“Humility is admitting that I don’t know the whole story. Compassion is recognising that you don’t know it either.”— Anon
Compassion, along with empathy, have become common topics of TED Talks and self-help books, even now becoming recognised as more effective managerial tactics in companies than toughness.
While we might look at these as yet another fad, there is a growing body of scientific research that shows that compassion has an evolutionary purpose and has a positive impact on our physical and mental health.
In a conversation between neuroscientist Sam Harris and Neurosurgeon James Doty, on the power of compassion, Doty says “we know when you’re of service to others, when you give to others, when you care for others, it has a profound positive effect on your physiology. … It decreases your stress hormones, decreases the creation of inflammatory proteins, it improves your cardiac function.”
Doty, who is also the founder of the Center for Compassion and Altruism Research and Education at Stanford University in California, says it’s caring for others that has allowed us to survive as a species, and that compassion can have a transformational impact on society today, especially where there is great inequality, “there is a fundamental need for a compassion revolution,” he says, “where we look at every [aspect] of society and try to create a kinder gentler society.”
To better understand how we can think about compassion in a more practical sense for our work and organisations, we need to be clear about what it actually means and how it differentiates from other feelings, such as empathy, sympathy, or even pity.
At one end of the spectrum, we have pity, which is an emotion often elicited in mainstream media or charity fundraising campaigns. Pity, Doty says, is “about being superior, the person who feels pity towards someone does it from a position of superiority. You might feel bad for someone, but it won’t mean you’ll do anything about it.”

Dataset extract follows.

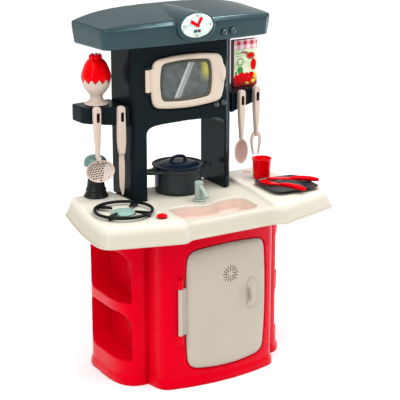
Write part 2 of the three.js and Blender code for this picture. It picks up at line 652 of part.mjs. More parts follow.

Then we have sympathy which means we feel for someone, but again, this won’t necessarily lead to any action on our part. Empathy, which is often used interchangeably with compassion, is taking on the emotional state of another, like sharing in someone’s pain. This can be sadness, but it can also be joy, for example.
Compassion, however, goes further than empathy because it asks us not just to feel or share someone else’s pain, but to do something about it. It’s a positive emotion and it’s a prosocial emotion.
But of course the willingness to do something that might alleviate someone’s suffering doesn’t mean we’ll necessarily do what is right. There is a tendency to assume that the mere fact that a charity exists is in and of itself an expression of compassion. But compassion has to permeate the work we do and how we do it. This means ensuring our actions are not based on our own limited understanding of a situation, but on what the situation requires.
Sam Harris makes this point in his conversation with Doty, where he suggests that taking on the emotional suffering of another, as your own, might cause you to no longer be able to respond effectively or think rationally about what would help. You can also feel compassion and not act out of fear – be that because of uncertainty about what you can do or lacking the courage to act.
So can we then learn to become compassionate? Before we can show compassion to others, we need to have compassion for ourselves. But, Margaret Wheatley writes, “self-compassion is not to be confused with self-love of the common self-help variety. We’re not trying to pump ourselves up so that we believe in ourselves. We’re committed to knowing ourselves so we can benefit others.” Knowing ourselves means we recognise we see the world through our own filters.
In some ways, compassion can only become an effective tool if we are already able to see clearly, to listen better, to be open to others with curiosity and to practice humility. It’s a tall order, and we won’t always get it right, but progress is not linear. And trying, at the very least, is a step in the right direction.